You would need the following extras depending on if you are sticking with the design idea at hand. Extra BT101 and > CPL 101 – 6” BT101 tube couplers to stretch and fill the kits BT 101 for the 1st stage which is 4.8” x 18” diameter unless someone knows where we can get a 4.8” diameter tube that is light weight; BT 58 for command module; Estes LEM plastic Shroud; Estes extra set of F1 plastic Engines to make up the 8 F1 engines for display; BT80 for four 24mm motor clustering layout; BT 50 for motor mount tubes; 3 “E” Engine hooks; ¼” Foam board with cardboard board front and back for making light centering rings; Apollo capsule from vendor of choice or 3d print your own.
I have to say, there really doesn’t appear to be much info out there for the Nova or the Saturn C-8. Nova seems to be a name used for several different rocket ideas, one of which was some 50’ diameter as compared to the Saturn V at 33’. The Nova that looks more like the Saturn C-8 had only one main difference between the Engine choices. They were looking at cutting the Nova down to a more manageable 40’ Diameter monster that would use eight F1 engines in the first stage, two larger “M1” size engines in the 2nd Stage and one J2 engine in the 3rd stage. Here is what one reference had to say about the M1:> “Aerojet's M-1 was the largest and most powerful liquid-hydrogen-fueled liquid-fuel rocket engine to be designed and component-tested. The M-1 offered a baseline thrust of 6.67 MN (1.5 million lbf) and 8 MN (1.8 million lbf) as its immediate growth target. If built, the M-1 would be larger and more efficient than the famed F-1 that powered the first stage of the Saturn V rocket to the Moon.”
The Saturn C-8 was going to use eight J2 engines in the 2nd Stage as compared to the Nova’s two M1’s.
There are some drawings of the Saturn C-8 but they just don’t appear reasonable to me because the 1st Stage is just to short. There was some printed 1st, 2nd and 3rd stage sizes for either rocket that agreed with one another but not with the drawings, so I went with these size specs and I also looked at the Saturn V for what was finally but to put this model together. The Nova/Saturn C-8 First Stage was planed at 40’x 160’; Second Stage was planed at 33’ x 140’ and the 3rd Stage was planed at 21.68’ x 58.30’.

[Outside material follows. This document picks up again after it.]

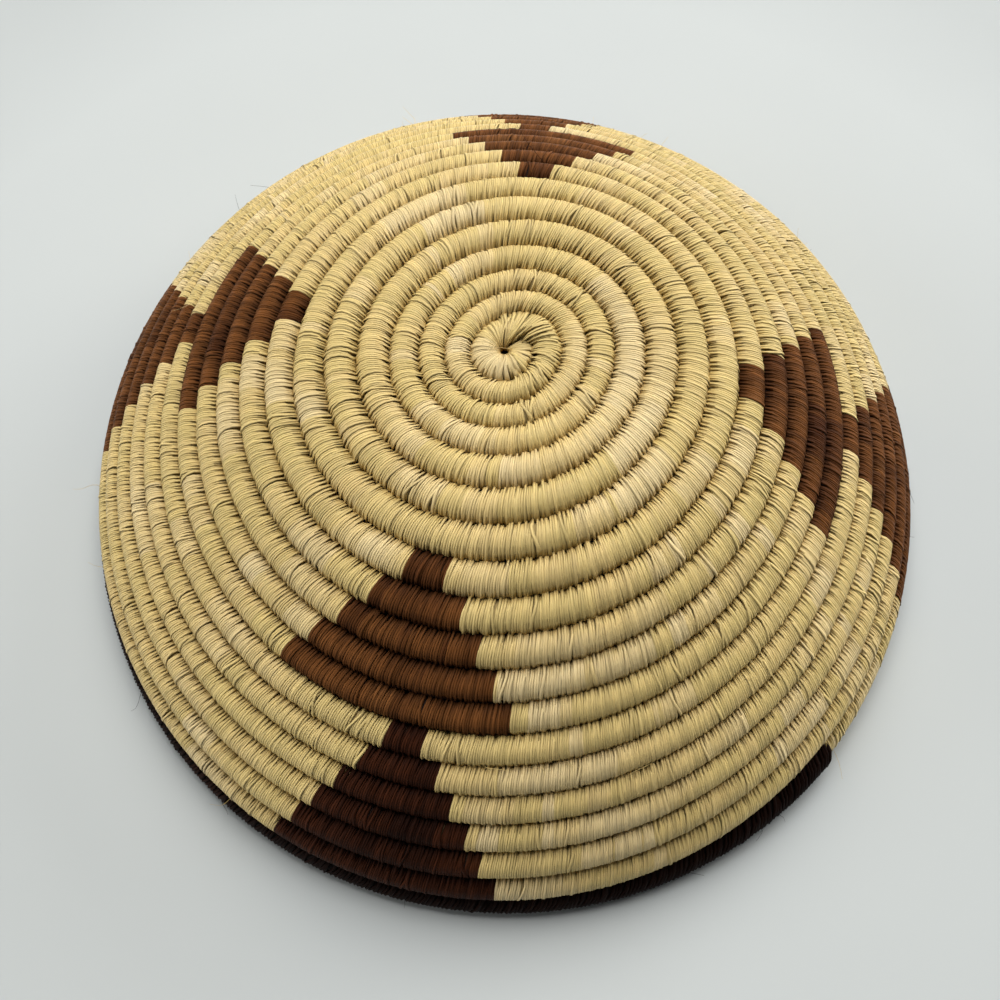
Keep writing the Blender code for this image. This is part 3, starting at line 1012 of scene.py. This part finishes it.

For the First Stage of this design, I used the 160’ total length which includes F1 engines but not the Inter-stage Coupler as was the case when looking at the Saturn V’s first stage size. I also have the rocket the same distance off the ground as the Saturn V. I used the same size Fairings for the bottom flare ring. Doesn’t seem reasonable to have 8 fairings, so this one has a N1 style design as do many modern pictures. Not sure if this rocket would have had 8 fins or not since the F1 engines would have gimbaled as was the case with the Saturn V? I used the Saturn V Air-Frame reinforcement rings and location in laying out this rocket design to. Some was guessing with no real plans to help.
For the Second Stage of this design, I used the 140’ total length which includes the Inter-Stage Ring as was the case with the Saturn V. I again tried to use the Saturn V’s reinforcement ring sizes and locations to help with their placement. Most modern pictures don’t show a middle reinforcement ring on the 2nd Stage airframe of the Saturn C-8 / Nova, but I feel it would have been required as was the case with the Saturn V 2nd Stage. I used the same size as was used on the Saturn V 1st stage at that point.
3rd Stage of the two rockets were almost identical, with the Saturn C-8 / Nova being just a hair shorter at 58.3 as compared to 59’ for the Saturn V, so I went with 59’ and kept the 3rd Stage, LEM and command module the same as what was included on the Saturn V since I haven’t ran across any reliable draws of this part of the rocket. I didn’t include the escape tower in the rocsim design but it will be part of the design at this point.
I will have to say, that I don’t agree with Rocksim weight estimates. Even on the heavy side it should be no more than 32oz, but if the Saturn V model true weight is around 16oz, then I’m thinking more like 24 or so?
I’ll have to weight the parts as I go, because the CG and CP don’t look good at this point either.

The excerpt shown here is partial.